Instructor Haller, an intervention specialist at the high school for the past nine years and a certified yoga and meditation instructor for adults and youth, believes that the practices can have profound effects on students. She leads both afternoon gatherings at the school, as well as community classes at Antioch’s Wellness Center and the House of Aum.
She said she began leading students in short mindfulness and yoga activities in her classroom about three years ago, and saw a positive effect, not only in students’ being able to manage stress and anxiety, but also in their attention and focus.
She went to Principal Hatert about offering longer sessions after school and wrote a $2,800 grant to the Yellow Springs Educational Endowment, or YSEE, for 20 sets of yoga mats, blankets, bolsters and blocks to complement the 10 sets she already had.

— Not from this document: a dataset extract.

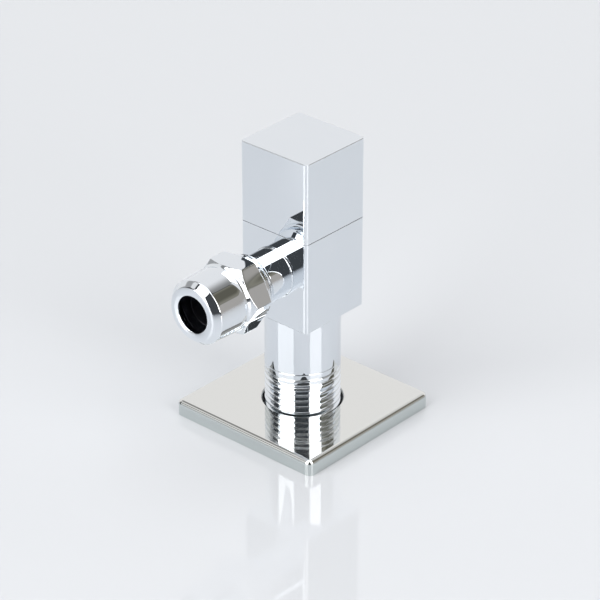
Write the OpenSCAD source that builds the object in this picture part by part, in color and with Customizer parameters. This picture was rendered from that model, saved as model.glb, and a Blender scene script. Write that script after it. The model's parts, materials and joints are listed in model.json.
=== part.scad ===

“I love it,” she said after leading a yoga nidra guided meditation last month. “It does as much for me as them,” she said of the calming, centering effects.
She said the participant turnout is different each week. Some sessions there are just two, others see a dozen.
For Wednesday yoga, the participants make space in the middle of the library floor for their mats. Haller sits in front of the group, quietly leading the students through a series of poses.
On Mondays, she welcomes students to her cozy classroom, which she transforms for optimal comfort. The lighting is low, blankets cover the floor and an aroma of lavender fills the air.
Students find a spot to lie, many covering up with a blanket and closing their eyes as Haller speaks softly and calmly, focusing on deep breaths, relaxation and the space between the breaths.
She points to moments of tension release and tells the students that they can remember that feeling and go back to it during times of anxiety and stress during the school day.
The students are nearly asleep when Haller concludes the session about 30 minutes later.
Beiring said it has become an important part of her week.
“It puts your mind at ease for awhile,” she said.